Ali mencontohkan, di sekolahnya ada 15 tenaga administrasi dan tenaga kependidikan, satu diantaranya adalah PNS. Dia menyebutkan unas tidak akan berjalan jika hanya ada 1 tenaga administrasi PNS yang bekerja.
Keterlibatan tenaga kependidikan honorer dalam unas tidak hanya tenaga administrasi saja. Mulai dari penjaga keamanan, tukang kebun, tukang bersih-bersih sekolahan, hingga penjaga malam terlibat dalam unas. Ali mencontohkan, andai kata ada satpam mogok, pasti ketertiban lingkungan sekolah saat unas terganggu.

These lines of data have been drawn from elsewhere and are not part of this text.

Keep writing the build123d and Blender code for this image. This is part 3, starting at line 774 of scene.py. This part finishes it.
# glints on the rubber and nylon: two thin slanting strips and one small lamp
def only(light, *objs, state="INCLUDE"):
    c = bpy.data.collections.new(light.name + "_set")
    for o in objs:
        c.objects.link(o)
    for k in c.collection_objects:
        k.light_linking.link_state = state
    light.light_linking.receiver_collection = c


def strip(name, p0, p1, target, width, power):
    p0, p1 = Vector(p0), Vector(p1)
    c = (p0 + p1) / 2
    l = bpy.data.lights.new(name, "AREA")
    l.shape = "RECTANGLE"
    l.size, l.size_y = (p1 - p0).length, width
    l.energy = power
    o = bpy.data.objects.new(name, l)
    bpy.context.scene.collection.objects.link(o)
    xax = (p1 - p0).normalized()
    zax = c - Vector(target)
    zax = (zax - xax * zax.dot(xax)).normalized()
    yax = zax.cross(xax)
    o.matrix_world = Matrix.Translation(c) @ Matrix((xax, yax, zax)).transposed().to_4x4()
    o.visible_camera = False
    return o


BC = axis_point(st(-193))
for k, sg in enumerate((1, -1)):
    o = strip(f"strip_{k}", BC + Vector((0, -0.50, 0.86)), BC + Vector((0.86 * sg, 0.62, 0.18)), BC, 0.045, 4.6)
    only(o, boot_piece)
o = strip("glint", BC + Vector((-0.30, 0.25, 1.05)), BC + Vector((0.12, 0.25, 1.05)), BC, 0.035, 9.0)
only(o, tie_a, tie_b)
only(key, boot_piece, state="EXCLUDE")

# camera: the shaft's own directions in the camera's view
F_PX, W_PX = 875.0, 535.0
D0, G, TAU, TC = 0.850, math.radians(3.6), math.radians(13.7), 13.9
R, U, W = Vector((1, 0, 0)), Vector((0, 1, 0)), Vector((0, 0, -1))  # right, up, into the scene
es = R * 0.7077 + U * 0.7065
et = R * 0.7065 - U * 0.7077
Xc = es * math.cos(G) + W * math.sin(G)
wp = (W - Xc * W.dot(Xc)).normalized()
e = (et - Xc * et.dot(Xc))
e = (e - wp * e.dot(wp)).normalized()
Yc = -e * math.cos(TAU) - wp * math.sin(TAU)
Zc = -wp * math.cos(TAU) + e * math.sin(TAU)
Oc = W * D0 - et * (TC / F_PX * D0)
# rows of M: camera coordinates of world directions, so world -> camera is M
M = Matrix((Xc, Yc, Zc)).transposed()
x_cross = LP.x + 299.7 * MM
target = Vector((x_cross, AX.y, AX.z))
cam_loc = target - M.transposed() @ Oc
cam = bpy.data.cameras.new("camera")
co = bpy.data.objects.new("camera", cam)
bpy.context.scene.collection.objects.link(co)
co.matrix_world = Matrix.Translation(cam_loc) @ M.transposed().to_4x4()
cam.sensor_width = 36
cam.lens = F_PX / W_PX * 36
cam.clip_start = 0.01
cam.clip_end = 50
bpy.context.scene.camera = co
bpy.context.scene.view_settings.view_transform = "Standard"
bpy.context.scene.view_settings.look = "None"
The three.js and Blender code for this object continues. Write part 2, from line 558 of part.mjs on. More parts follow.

Contoh berikutnya jika tukang bersih-bersih sekolah yang masih honorer juga mogok kerja. "Banyangkan apakah peserta unas bisa nyaman mengerjakan ujian jika sekolahnya kotor. Apalagi kamar mandinya bau karena tidak ada yang membersihkan," terang Ali.

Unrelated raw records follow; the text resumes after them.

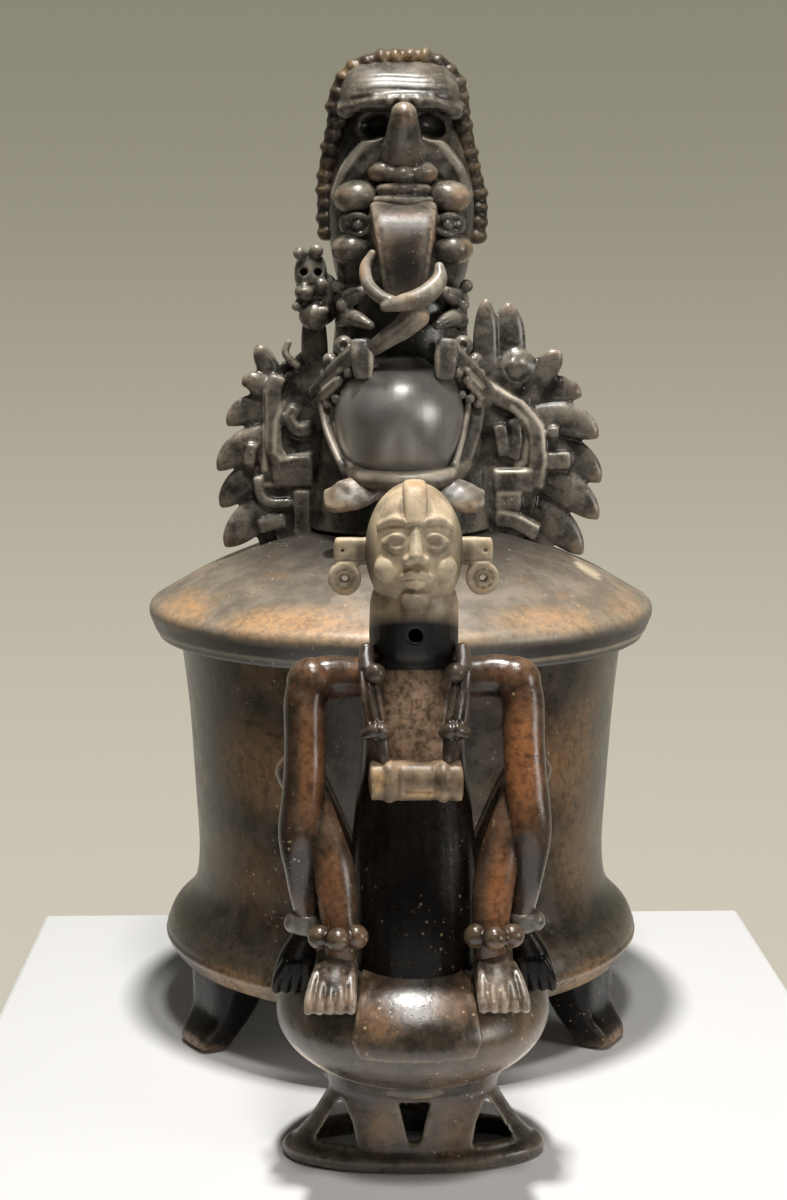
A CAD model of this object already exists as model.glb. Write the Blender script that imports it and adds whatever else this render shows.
"""Lidded tripod vessel in burnished clay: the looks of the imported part."""

import math
import typing

import bmesh
import bpy
import numpy as np
from mathutils import Euler, Matrix, Vector


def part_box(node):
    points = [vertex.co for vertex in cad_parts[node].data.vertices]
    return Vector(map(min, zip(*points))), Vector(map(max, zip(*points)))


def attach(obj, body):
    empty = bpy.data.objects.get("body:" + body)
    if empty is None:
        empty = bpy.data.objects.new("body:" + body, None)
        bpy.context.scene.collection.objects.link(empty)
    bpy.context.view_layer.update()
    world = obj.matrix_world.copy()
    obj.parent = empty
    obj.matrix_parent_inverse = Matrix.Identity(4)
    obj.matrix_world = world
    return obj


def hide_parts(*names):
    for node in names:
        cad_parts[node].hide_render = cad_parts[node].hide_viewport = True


bl_info = {
    "name": "Tripod vessel",
    "version": (1, 0, 0),
    "blender": (4, 5, 0),
    "location": "3D View > Sidebar > Vessel",
    "description": "Models the clay, finish and stage of a lidded tripod vessel",
    "category": "Add Mesh",
}

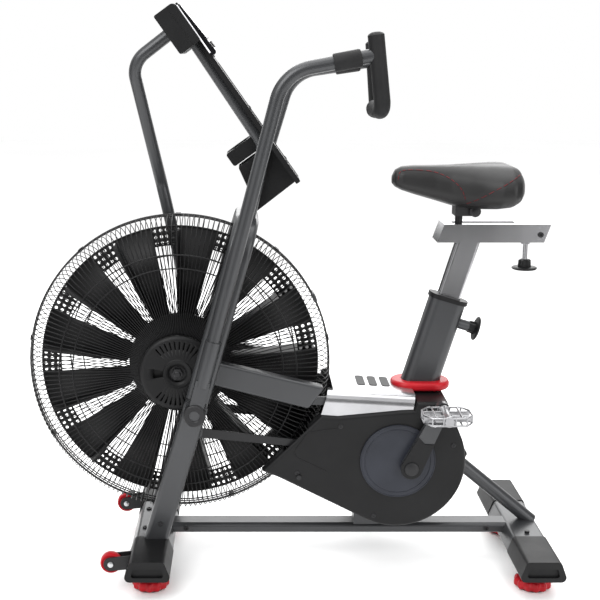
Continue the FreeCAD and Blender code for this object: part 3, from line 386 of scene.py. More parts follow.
def smooth_path(points, bend, steps=10):
    """Points joined by straight runs, with each inner corner rounded to a bend radius."""
    path = [points[0].copy()]
    for before, here, after in zip(points, points[1:], points[2:]):
        back, ahead = (before - here).normalized(), (after - here).normalized()
        half = back.angle(ahead) / 2
        reach = bend / math.tan(half)
        centre = here + (back + ahead).normalized() * (bend / math.sin(half))
        start = (here + back * reach - centre).normalized()
        end = (here + ahead * reach - centre).normalized()
        for step in range(steps + 1):
            path.append(centre + start.slerp(end, step / steps, start) * bend)
    path.append(points[-1].copy())
    return path


def basis(origin, z_axis, x_hint=Vector((1, 0, 0))):
    """Matrix with its local Z on z_axis and local X near x_hint."""
    z_dir = z_axis.normalized()
    y_dir = z_dir.cross(x_hint).normalized()
    x_dir = y_dir.cross(z_dir)
    matrix = Matrix((x_dir, y_dir, z_dir)).transposed().to_4x4()
    matrix.translation = origin
    return matrix


def on_side(sign, centre, y):
    """Matrix whose local XY plane faces the given side at height y from the middle plane."""
    return basis(Vector((centre.x, sign * y, centre.z)), Vector((0, sign, 0)))


# ---------------------------------------------------------------- fan and guard
def rim_point(radius, degrees, y):
    angle = math.radians(degrees)
    return FAN + Vector((radius * math.cos(angle), y, radius * math.sin(angle)))


GUARD_SPOKES = 180
GUARD_CLIPS = 9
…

Ancaman paling banter muncul manakala seluruh tenaga administrai atau tata usaha (TU) honorer. Sebab, kata Ali, selama ini peran TU atau tenaga administrasi yang didominasi honorer, cukup sentral menjelang, selama, dan pasca unas.
Di antaranya sebelum unas tugas mereka adalah mengentri daftar tetap nama-nama peserta unas. Selanjutnya menerima nomor peserta lalu disebar ke siswa dan ditempel ke meja-meja peserta.
"Mana mungkin guru yang menempel nomor soal itu. Apalagi apa mungkin peserta unas sendiri yang menempelnya, pasti kacau," jelas dia. Ali menandaskan gerakan mogok kerja menjelang, selama, dan setelah unas ini sudah kompak disuarakan honorer di sekolah negeri dan swasta.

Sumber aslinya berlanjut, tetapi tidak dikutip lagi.